## Your objective
Give the data again exactly, from its opening line through the line in which "5.0), BEND_ALONG, course)" appears.

## Material
((

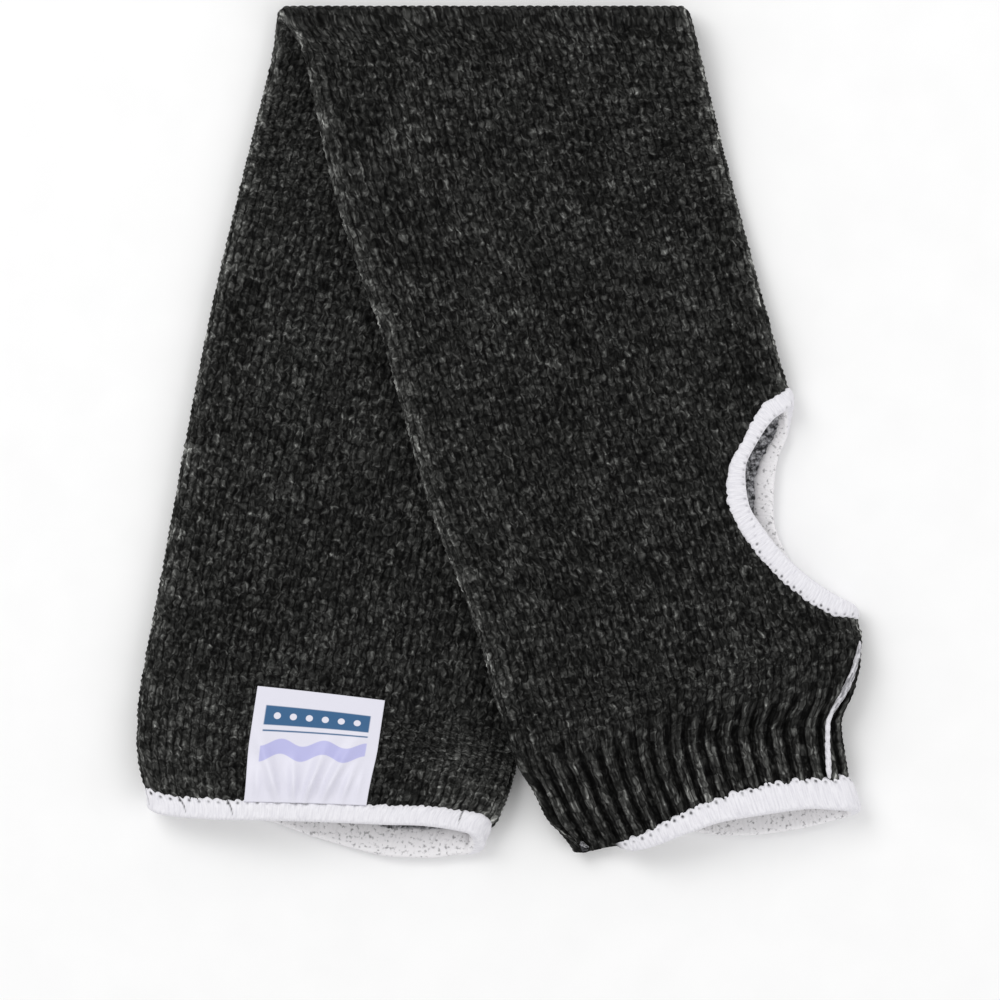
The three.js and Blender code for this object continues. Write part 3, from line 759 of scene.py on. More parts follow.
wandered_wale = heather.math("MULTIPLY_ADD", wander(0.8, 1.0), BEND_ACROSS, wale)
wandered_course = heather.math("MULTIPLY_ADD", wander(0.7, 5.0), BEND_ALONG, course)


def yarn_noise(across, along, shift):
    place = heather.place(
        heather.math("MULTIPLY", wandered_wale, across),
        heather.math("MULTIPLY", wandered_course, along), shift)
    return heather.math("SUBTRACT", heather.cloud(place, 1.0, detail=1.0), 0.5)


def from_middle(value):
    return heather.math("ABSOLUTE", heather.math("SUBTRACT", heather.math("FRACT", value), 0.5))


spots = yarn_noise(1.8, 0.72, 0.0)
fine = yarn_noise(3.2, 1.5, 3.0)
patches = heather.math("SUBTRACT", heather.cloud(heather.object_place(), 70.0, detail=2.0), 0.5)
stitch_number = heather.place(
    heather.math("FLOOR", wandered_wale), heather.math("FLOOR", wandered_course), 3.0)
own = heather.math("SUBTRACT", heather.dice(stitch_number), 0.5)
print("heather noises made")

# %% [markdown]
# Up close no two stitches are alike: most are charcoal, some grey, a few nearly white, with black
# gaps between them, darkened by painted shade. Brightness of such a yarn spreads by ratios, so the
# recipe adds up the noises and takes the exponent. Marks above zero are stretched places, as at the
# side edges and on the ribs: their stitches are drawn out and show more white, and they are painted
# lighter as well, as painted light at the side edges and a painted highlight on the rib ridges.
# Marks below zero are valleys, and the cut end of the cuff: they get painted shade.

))

## Response to the task
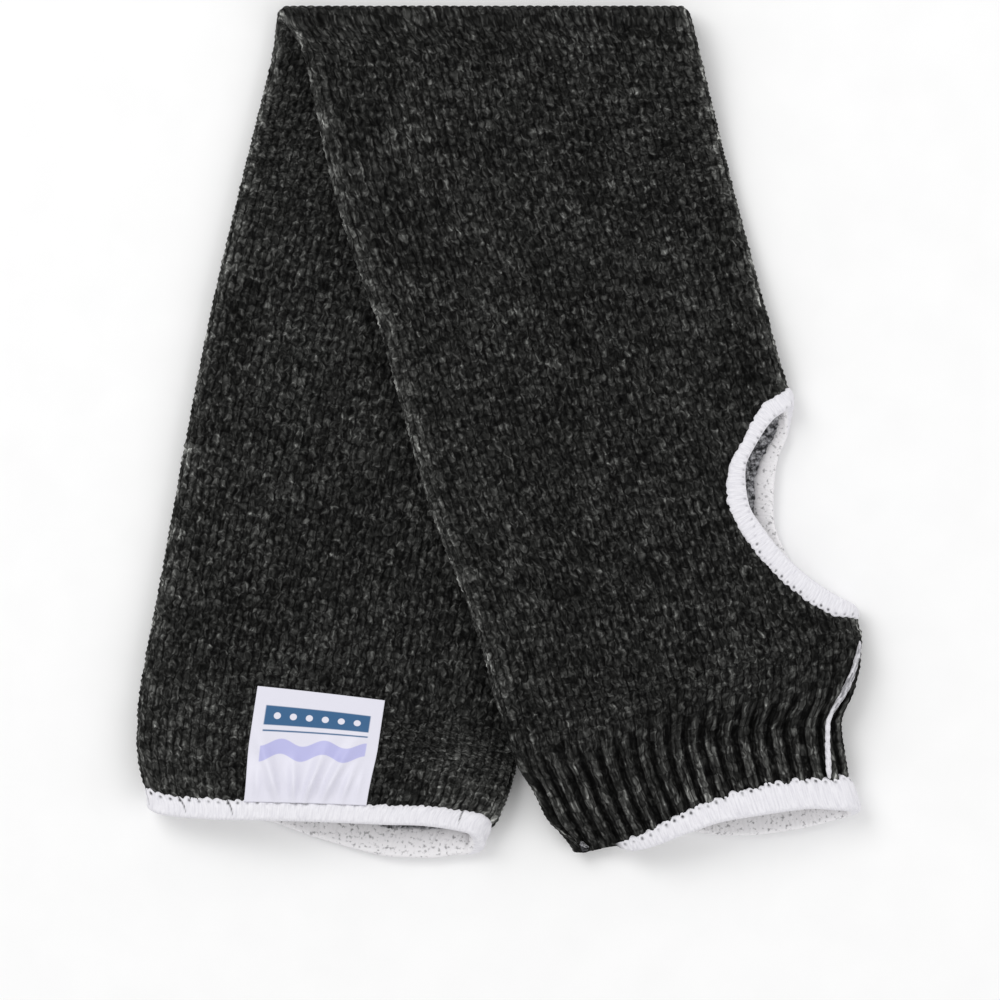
The three.js and Blender code for this object continues. Write part 3, from line 759 of scene.py on. More parts follow.
wandered_wale = heather.math("MULTIPLY_ADD", wander(0.8, 1.0), BEND_ACROSS, wale)
wandered_course = heather.math("MULTIPLY_ADD", wander(0.7, 5.0), BEND_ALONG, course)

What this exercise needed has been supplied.